The European Union should expect as many migrants crossing from Libya this year as last, when a record number disembarked in Italy, the head of the bloc's border agency said on Wednesday.
Some 1.6 million refugees and migrants reached the bloc by crossing the Mediterranean in 2014-2016 and the main route now leads from the shores of the lawless Libya to Italy.
"There was an increase by 17 percent last year so we had approximately 181,000 irregular border crossings coming from Libya... We have to be ready to face the same number," Fabrice Leggeri, the head of the EU's border agency Frontex told reporters.
"In 2016, 2015 and 2014, we had more than 150,000 thousand irregular migrants coming from Libya, he said, using the term favoured by the EU to mean those entering illegally.
The bloc, overwhelmed by the arrivals and waging bitter internal battles on how to share the burden, has increased its efforts to cut the number of people who use smugglers' boats to make the perilous voyage.
This includes support for the U.N.-backed Libyan government in Tripoli, efforts to boost deportations of people with no case for asylum, and working with African states along the migration trails to ensure they let fewer people pass.
But these would only bear fruit in the medium- to long-term, Leggeri said, adding that for now the EU had to ensure Italy has enough support and capacity to handle high arrivals.
"I hope 2017 will see the start of a shift, a positive impact of alternative measures... But these are measures that need time," he said.
The EU says some 70 percent of people coming via Libya from the impoverished Africa are not fleeing violent conflicts or oppressive regimes and hence are unlikely to win asylum. They are qualified as economic migrants and the EU wants to deport them.
Frontex said the whole bloc deported some 176,000 people last year, roughly in line with 2015. But a majority of these returns are actually of nationals from the non-EU states in the Western Balkans.
The more complicated deportations to the Middle East are often held up by asylum procedures, which must ensure the right to appeal.

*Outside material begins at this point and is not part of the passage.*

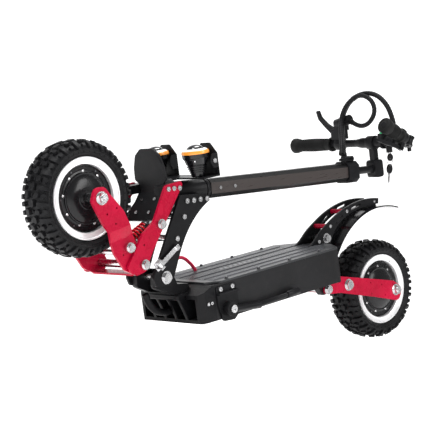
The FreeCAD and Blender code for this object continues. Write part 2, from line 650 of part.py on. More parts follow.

That is the case for Syrians and other potential refugees who arrived in masses to Greece from Turkey in 2015, an influx that has now largely stopped after Brussels sealed a deal with Turkey under which Ankara prevents them from leaving its shores.
While confirmed refugees should not be sent back, for the African migrants the obstacles delaying larger-scale deportations include problems with identification and obtaining travel documents, as well as the reluctance of some African governments to take back their people.
The EU has been increasingly working on that with Nigeria, Senegal, Mali, Niger and Ethiopia.